Par le Père Jean-Michel Poirier
De Jérusalem à Rome, les Actes des Apôtres racontent un basculement qui appartient à la nature même de la communauté des disciples de Jésus-Christ ressuscité : l’Église.
Depuis la matrice du judaïsme le plus ancré dans la tradition d’Israël vers l’immense monde païen de ce temps, des disciples de Jésus travaillent à ouvrir au plus grand nombre l’espérance et la promesse. Pierre d’abord, Paul ensuite, en sont les principaux artisans. Cela ne s’opère pas sans frictions, vifs débats et résistances. L’image irénique de la communauté primitive que projettent les « sommaires » d’Ac 1,14 ; 2,42.46 ; 5,12 est vite tempérée par divers récits (l’affaire d’Ananias et Saphira, la querelle d’Antioche, les opposants à Paul, etc.), que corroborent des passages d’épîtres de Paul comme Ga 2 ou 2Co 11. N’allons donc pas rêver d’une Église sagement immobile et soigneusement rangée.

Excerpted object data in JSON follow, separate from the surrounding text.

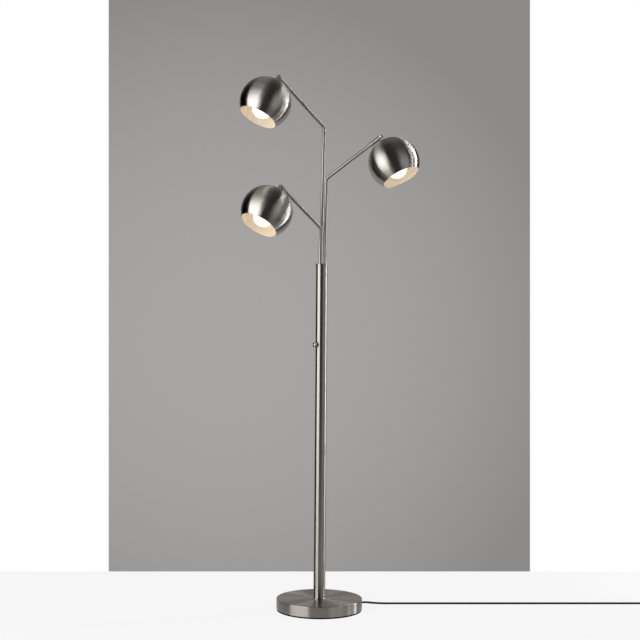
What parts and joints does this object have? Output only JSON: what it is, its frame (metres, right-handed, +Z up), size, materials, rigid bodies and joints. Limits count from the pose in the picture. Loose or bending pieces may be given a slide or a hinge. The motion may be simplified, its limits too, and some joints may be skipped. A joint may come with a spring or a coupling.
{
  "type": "tree floor lamp",
  "caption": "Floor lamp with a round weighted base, a straight pole with a turn knob, and bent arms that swivel and carry round metal shades that roll and tilt.",
  "frame": {"origin": "middle of the face under the base that rests on the floor", "axes": "+Z up along the pole, +Y to the back of the lamp as seen in the picture, +X to its right, where the mains lead runs"},
  "size_m": [1.3607, 0.3957, 1.5685],
  "materials": {
    "brushed_nickel": "satin brushed nickel plate",
    "shade_steel": "satin brushed nickel outside, cream white enamel inside",
    "black_rubber": "matt black rubber",
    "cast_iron": "rough grey iron",
    "zinc_steel": "zinc plated steel",
    "phenolic": "black moulded phenolic",
    "brass": "plain brass",
    "black_vinyl": "soft black vinyl",
    "bulb_aluminium": "rolled aluminium screw cap",
    "opal_glass": "opal white glass"
  },
  "bodies": {
    "stand": {"base_pad": "black_rubber", "base_cover": "brushed_nickel", "base_weight": "cast_iron", "base_washer": "zinc_steel", "base_nut": "zinc_steel", "base_nipple": "zinc_steel", "foot_ring": "brushed_nickel", "pole_foot": "zinc_steel", "pole_lower": "brushed_nickel", "pole_middle": "brushed_nickel", "pole_upper": "brushed_nickel", "pole_couplers": "zinc_steel", "pole_cap": "brushed_nickel", "guide_plate": "zinc_steel", "switch_body": "phenolic", "switch_nut": "brushed_nickel", "cord_bushing": "black_rubber", "inner_lead": "black_vinyl", "cord_run": "black_vinyl", "cord_coil": "black_vinyl", "plug_body": "black_vinyl", "plug_blades": "brass"},
    "knob": {"switch_knob": "brushed_nickel", "switch_spindle": "brass"},
    "top_arm": {"arm_tube_top": "brushed_nickel", "arm_collar_top": "zinc_steel", "swivel_stud_top": "zinc_steel"},
    "top_sleeve": {"sleeve_top": "brushed_nickel", "tilt_pin_top": "zinc_steel"},
    "top_head": {"knuckle_top": "brushed_nickel", "shade_top": "shade_steel", "shade_nut_top": "zinc_steel", "socket_top": "phenolic", "screw_shell_top": "brass", "bulb_cap_top": "bulb_aluminium", "bulb_top": "opal_glass"},
    "right_arm": {"arm_tube_right": "brushed_nickel", "arm_collar_right": "zinc_steel", "swivel_stud_right": "zinc_steel"},
    "right_sleeve": {"sleeve_right": "brushed_nickel", "tilt_pin_right": "zinc_steel"},
    "right_head": {"knuckle_right": "brushed_nickel", "shade_right": "shade_steel", "shade_nut_right": "zinc_steel", "socket_right": "phenolic", "screw_shell_right": "brass", "bulb_cap_right": "bulb_aluminium", "bulb_right": "opal_glass"},
    "left_arm": {"arm_tube_left": "brushed_nickel", "arm_collar_left": "zinc_steel", "swivel_stud_left": "zinc_steel"},
    "left_sleeve": {"sleeve_left": "brushed_nickel", "tilt_pin_left": "zinc_steel"},
    "left_head": {"knuckle_left": "brushed_nickel", "shade_left": "shade_steel", "shade_nut_left": "zinc_steel", "socket_left": "phenolic", "screw_shell_left": "brass", "bulb_cap_left": "bulb_aluminium", "bulb_left": "opal_glass"}
  },
  "joints": [
    {"name": "knob_turn", "type": "hinge", "parent": "stand", "child": "knob", "pos_m": [0, 0, 0.787], "axis": [-0.7071, -0.7071, 0], "continuous": true},
    {"name": "top_arm_swing", "type": "hinge", "parent": "stand", "child": "top_arm", "pos_m": [-0.00292, 0.00745, 1.023], "axis": [0.0175, 0, 0.9998], "range_deg": [-85, 40]},
    {"name": "top_shade_roll", "type": "hinge", "parent": "top_arm", "child": "top_sleeve", "pos_m": [-0.12846, -0.10181, 1.56171], "axis": [-0.6184, -0.5091, 0.5987], "range_deg": [-45, 45]},
    {"name": "top_shade_tilt", "type": "hinge", "parent": "top_sleeve", "child": "top_head", "pos_m": [-0.12846, -0.10181, 1.56171], "axis": [0.5957, -0.8005, -0.0654], "range_deg": [-63.4, 9.6]},
    {"name": "right_arm_swing", "type": "hinge", "parent": "stand", "child": "right_arm", "pos_m": [0.00791, -0.0012, 1.023], "axis": [0.0175, 0, 0.9998], "range_deg": [-35, 90]},
    {"name": "right_shade_roll", "type": "hinge", "parent": "right_arm", "child": "right_sleeve", "pos_m": [0.17026, -0.05637, 1.39701], "axis": [0.7728, -0.2701, 0.5744], "range_deg": [-45, 45]},
    {"name": "right_shade_tilt", "type": "hinge", "parent": "right_sleeve", "child": "right_head", "pos_m": [0.17026, -0.05637, 1.39701], "axis": [0.3795, 0.922, -0.0771], "range_deg": [-61.3, 11.7]},
    {"name": "left_arm_swing", "type": "hinge", "parent": "stand", "child": "left_arm", "pos_m": [-0.00499, -0.00625, 1.023], "axis": [0.0175, 0, 0.9998], "range_deg": [-82, 43]},
    {"name": "left_shade_roll", "type": "hinge", "parent": "left_arm", "child": "left_sleeve", "pos_m": [-0.11998, -0.10078, 1.24487], "axis": [-0.6228, -0.5036, 0.5987], "range_deg": [-45, 45]},
    {"name": "left_shade_tilt", "type": "hinge", "parent": "left_sleeve", "child": "left_head", "pos_m": [-0.11998, -0.10078, 1.24487], "axis": [0.6265, -0.7794, -0.0039], "range_deg": [-57.8, 15.2]}
  ]
}
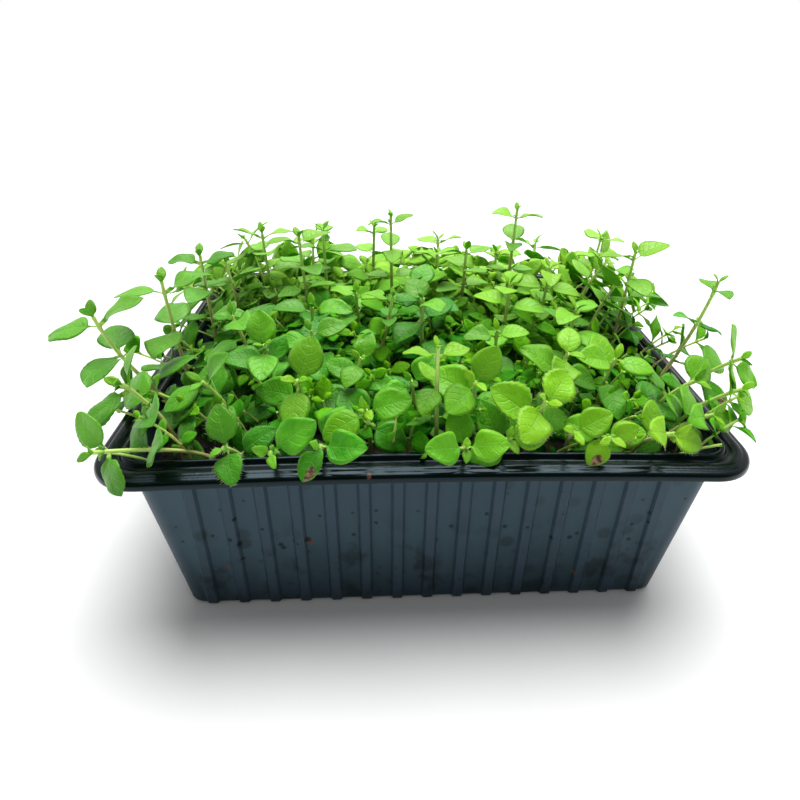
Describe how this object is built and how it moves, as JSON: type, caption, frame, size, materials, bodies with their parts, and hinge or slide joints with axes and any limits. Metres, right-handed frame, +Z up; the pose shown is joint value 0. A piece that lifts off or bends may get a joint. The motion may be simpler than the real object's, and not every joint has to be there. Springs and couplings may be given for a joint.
{
  "type": "microgreens tray",
  "caption": "Ribbed rectangular plastic tray with a wide turned-down rim, filled with soil and planted with a dense stand of young herb shoots with small oval leaves in opposite pairs.",
  "frame": {"origin": "middle of the tray's flat underside", "axes": "+Z up, +X along the tray's longer side to the right, -Y the front long side"},
  "size_m": [0.2173, 0.1691, 0.1068],
  "materials": {
    "tray_plastic": "satin slate-grey thermoformed sheet with dried water spots",
    "soil": "dark moist crumbly potting soil",
    "foliage": "soft matte fresh green leaves on pale and reddish hairy stems"
  },
  "bodies": {
    "root": {"tray": "tray_plastic", "soil": "soil", "shoot_01": "foliage", "shoot_02": "foliage", "shoot_03": "foliage", "shoot_04": "foliage", "shoot_05": "foliage", "shoot_06": "foliage", "shoot_07": "foliage", "shoot_08": "foliage", "shoot_09": "foliage", "shoot_10": "foliage", "shoot_11": "foliage", "shoot_12": "foliage", "shoot_13": "foliage", "shoot_14": "foliage", "shoot_15": "foliage", "shoot_16": "foliage", "shoot_17": "foliage", "shoot_18": "foliage", "shoot_19": "foliage", "shoot_20": "foliage", "shoot_21": "foliage", "shoot_22": "foliage", "shoot_23": "foliage", "shoot_24": "foliage", "shoot_25": "foliage", "shoot_26": "foliage", "shoot_27": "foliage", "shoot_28": "foliage", "shoot_29": "foliage", "shoot_30": "foliage", "shoot_31": "foliage", "shoot_32": "foliage", "shoot_33": "foliage", "shoot_34": "foliage", "shoot_35": "foliage", "shoot_36": "foliage", "shoot_37": "foliage", "shoot_38": "foliage", "shoot_39": "foliage", "shoot_40": "foliage", "shoot_41": "foliage", "shoot_42": "foliage", "shoot_43": "foliage", "shoot_44": "foliage", "shoot_45": "foliage", "shoot_46": "foliage", "shoot_47": "foliage", "shoot_48": "foliage", "shoot_49": "foliage", "shoot_50": "foliage", "shoot_51": "foliage", "shoot_52": "foliage", "shoot_53": "foliage", "shoot_54": "foliage", "shoot_55": "foliage", "shoot_56": "foliage", "shoot_57": "foliage", "shoot_58": "foliage"}
  },
  "joints": []
}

Partant de la cité sainte où Dieu est réputé résider en son Temple, le récit nous entraîne par des itinéraires de plus en plus larges vers le cœur de l’empire romain. Où est le centre et où se trouve la périphérie ? Du point de vue, assez étroit, du judaïsme pharisien, le cœur est bien sûr à Jérusalem alors que Rome en paraît bien éloigné à tous égards : religieux, culturels, politiques ou économiques. La primitive communauté qui y réside, avec Jacques à sa tête, apparaît comme le premier patriarcat, où on se rend pour régler les affaires importantes. Mais, dans la perspective plus globale du monde hellénistico-romain de ce temps, le centre se trouve à Rome tandis que la petite Judée n’est que l’un des nombreux territoires contrôlés par la puissance impériale. Si bien qu’aller vers les périphéries pour un chrétien peut conduire à se déplacer pour rejoindre les cœurs battants de notre monde, non pour les conquérir mais pour, de là, repartir vers les limites du monde, afin de les élargir aux dimensions de l’Évangile qui ne connaît pas de frontières.
Cela est déjà une autre histoire qu’écriront les siècles suivants du christianisme, récit à poursuivre aujourd’hui plus que jamais, « lettre du Christ [..] écrite non avec de l’encre, mais avec l’Esprit du Dieu vivant, non sur des tables de pierre, mais sur des tables de chair, sur [nos] cœurs » (2Co 3,3).